Armed with these tools, we can venture beyond static properties and explore the dynamic, non-equilibrium world. What happens if you prepare a spin chain in one state and then suddenly change the rules of the game by switching to a new Hamiltonian? This "quantum quench" can lead to fascinating behavior. Instead of settling down to a boring new equilibrium, some systems can exhibit perfect, undying oscillations of local properties, a quantum echo that persists indefinitely.

This leads us to one of the hottest topics in modern physics: ​​Many-Body Localization (MBL)​​. This is a bizarre state of quantum matter where a system with both interactions and disorder fails to act as its own heat bath. It refuses to thermalize. It stubbornly remembers its initial configuration forever, shielded by quantum interference. Spin chains are the primary theoretical models for studying this phenomenon.

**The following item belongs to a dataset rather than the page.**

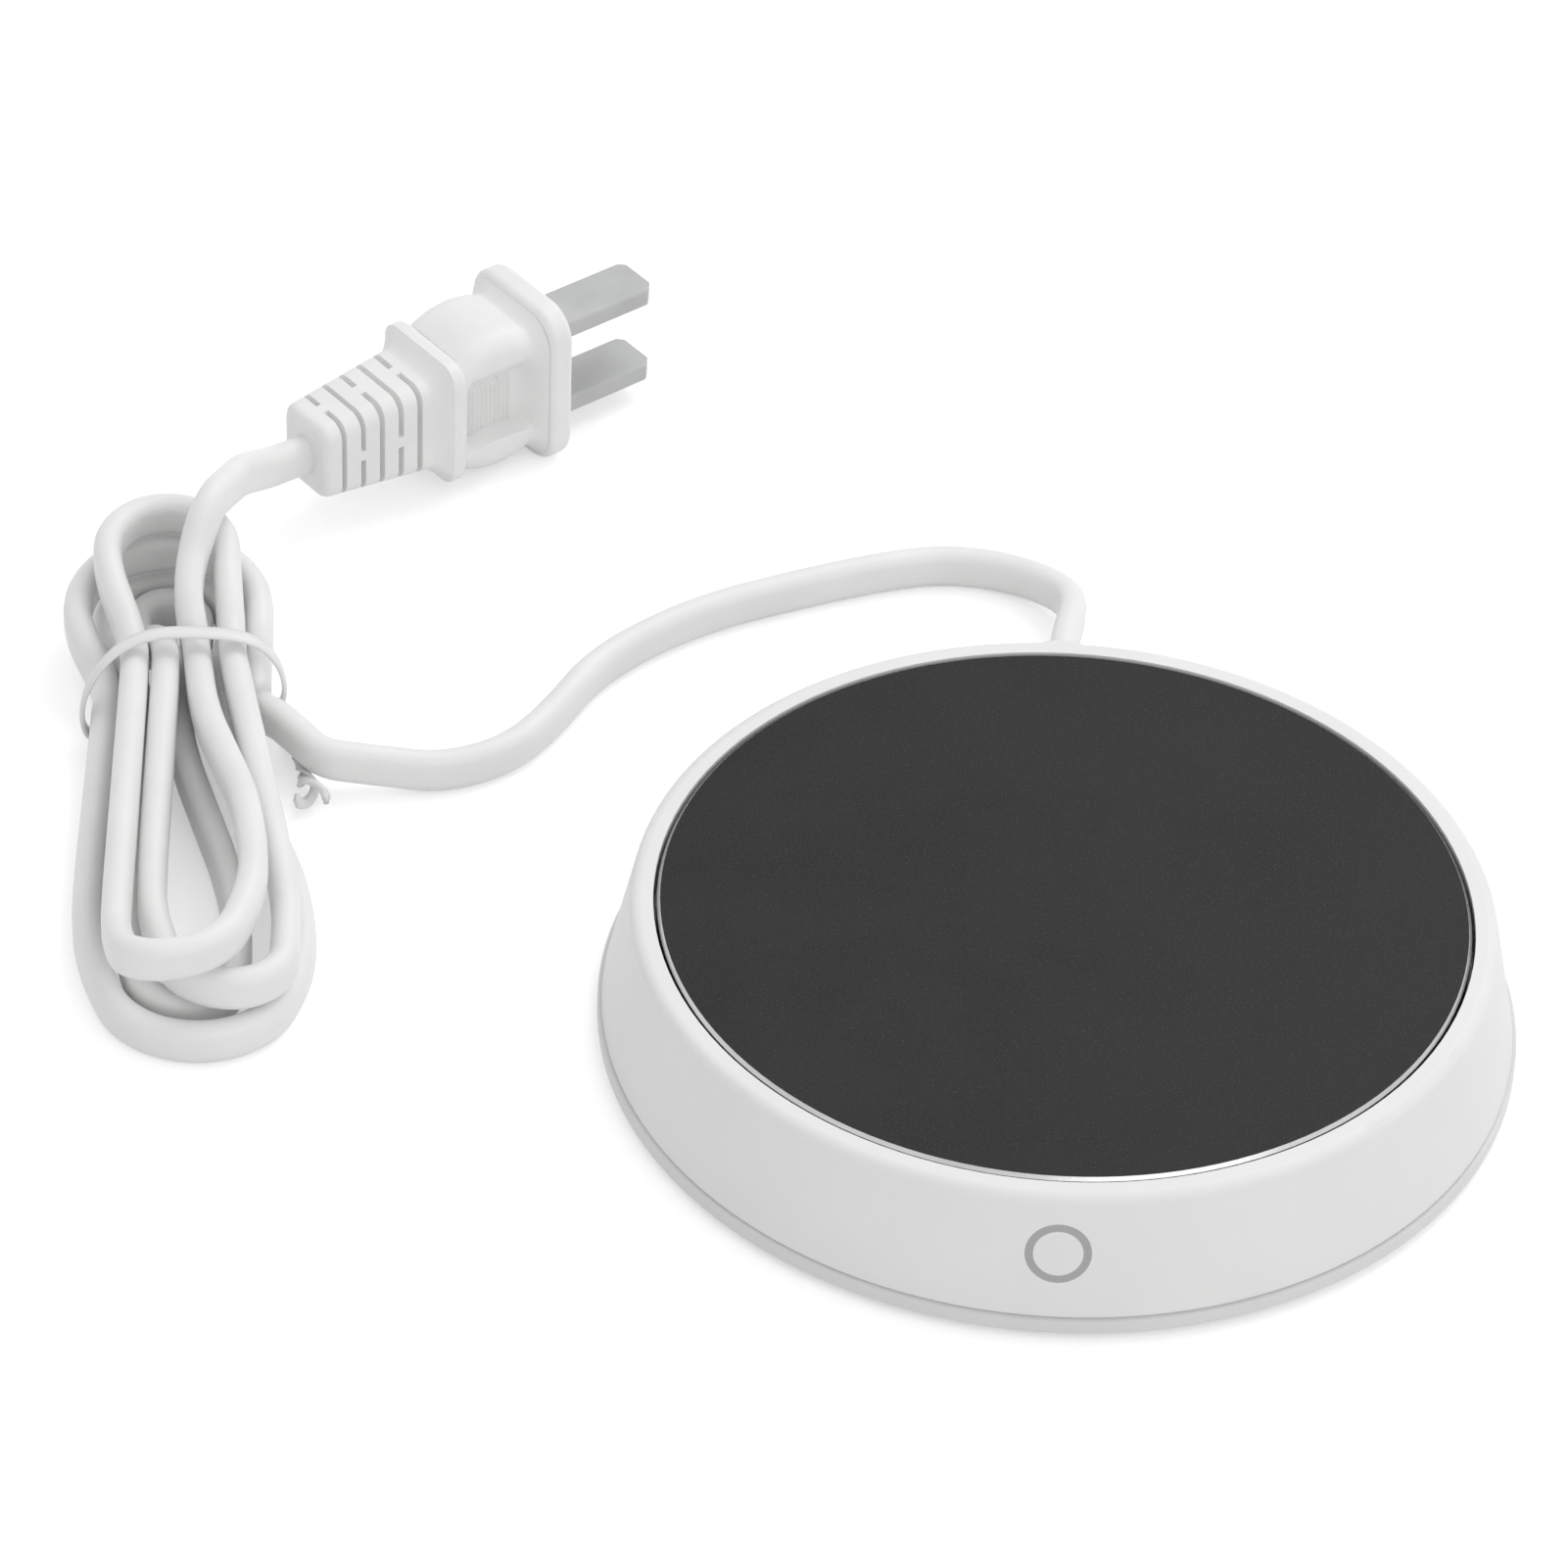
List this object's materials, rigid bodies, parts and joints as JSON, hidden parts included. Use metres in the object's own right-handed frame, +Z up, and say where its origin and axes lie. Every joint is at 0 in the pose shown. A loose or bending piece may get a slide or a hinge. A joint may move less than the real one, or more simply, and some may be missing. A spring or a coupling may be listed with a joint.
{
  "type": "electric mug warmer",
  "caption": "Low round electric mug warmer with a flat heated plate, a touch ring on its sloping front, and a flat mains cord in a tied hank with a moulded plug and pull-off blade sleeves.",
  "frame": {"origin": "bottom centre of the warmer, on the surface its feet stand on", "axes": "+Z up, the touch ring faces -Y, the cord leaves the case at +Y, +X to the right seen from the ring"},
  "size_m": [0.1893, 0.1926, 0.0259],
  "materials": {
    "case_white": "fine satin moulding",
    "cover_grey": "fine satin moulding",
    "ring_grey": "flush printed ring",
    "plate_coating": "dark baked coating with a bright bevelled edge",
    "silicone": "silicone",
    "heater_film": "mica film",
    "fibre_pad": "ceramic fibre pad",
    "steel": "zinc plated",
    "black_plastic": "moulded",
    "sensor_bead": "epoxy bead",
    "board_green": "circuit board",
    "led_lens": "clear lens",
    "contact_foam": "springy contact",
    "wire_white": "wire insulation",
    "cord_sheath": "soft white sheath",
    "nylon": "nylon bar",
    "tie_sleeve": "flat plastic-covered wire tie",
    "plug_rubber": "soft moulded plastic",
    "brass": "plated brass blade",
    "clear_sleeve": "frosted translucent sleeve",
    "foot_rubber": "soft foot"
  },
  "bodies": {
    "warmer": {"top_shell": "case_white", "bottom_cover": "cover_grey", "touch_ring": "ring_grey", "heating_plate": "plate_coating", "plate_gasket": "silicone", "heater_element": "heater_film", "insulation_pad": "fibre_pad", "heater_clamp": "steel", "thermal_cutoff": "black_plastic", "temperature_sensor": "sensor_bead", "circuit_board": "board_green", "power_relay": "black_plastic", "capacitor": "black_plastic", "touch_board": "board_green", "indicator_led": "led_lens", "touch_contact": "contact_foam", "heater_lead_left": "wire_white", "heater_lead_right": "wire_white", "strain_relief": "cord_sheath", "cord_clamp": "nylon", "mains_wire_left": "wire_white", "mains_wire_right": "wire_white", "cord_lead": "cord_sheath", "cord_hank": "cord_sheath", "cord_tail": "cord_sheath", "cord_tie": "tie_sleeve", "plug_body": "plug_rubber", "blade_upper": "brass", "blade_lower": "brass", "rubber_foot_1": "foot_rubber", "rubber_foot_2": "foot_rubber", "rubber_foot_3": "foot_rubber", "rubber_foot_4": "foot_rubber", "case_screw_1": "steel", "case_screw_2": "steel", "case_screw_3": "steel", "case_screw_4": "steel", "clamp_screw_1": "steel", "clamp_screw_2": "steel", "clamp_screw_3": "steel"},
    "upper_sleeve": {"sleeve_upper": "clear_sleeve"},
    "lower_sleeve": {"sleeve_lower": "clear_sleeve"}
  },
  "joints": [
    {"name": "upper_sleeve_pull", "type": "slide", "parent": "warmer", "child": "upper_sleeve", "axis": [0.7615, 0.6481, 0], "range_m": [0, 0.02]},
    {"name": "lower_sleeve_pull", "type": "slide", "parent": "warmer", "child": "lower_sleeve", "axis": [0.7615, 0.6481, 0], "range_m": [0, 0.02]}
  ]
}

Phenomenological models of "entanglement avalanches" are being developed to understand how quantum information might slowly creep through a system poised at the critical point between a thermal and an MBL phase, revealing novel scaling laws that defy conventional wisdom.

From the magnetism of everyday materials to the topology of quantum computers, from the roughness of crystals to the failure of thermalization, the humble quantum spin chain proves time and again to be an inexhaustible source of physical insight and a unifying thread weaving through the rich tapestry of modern science.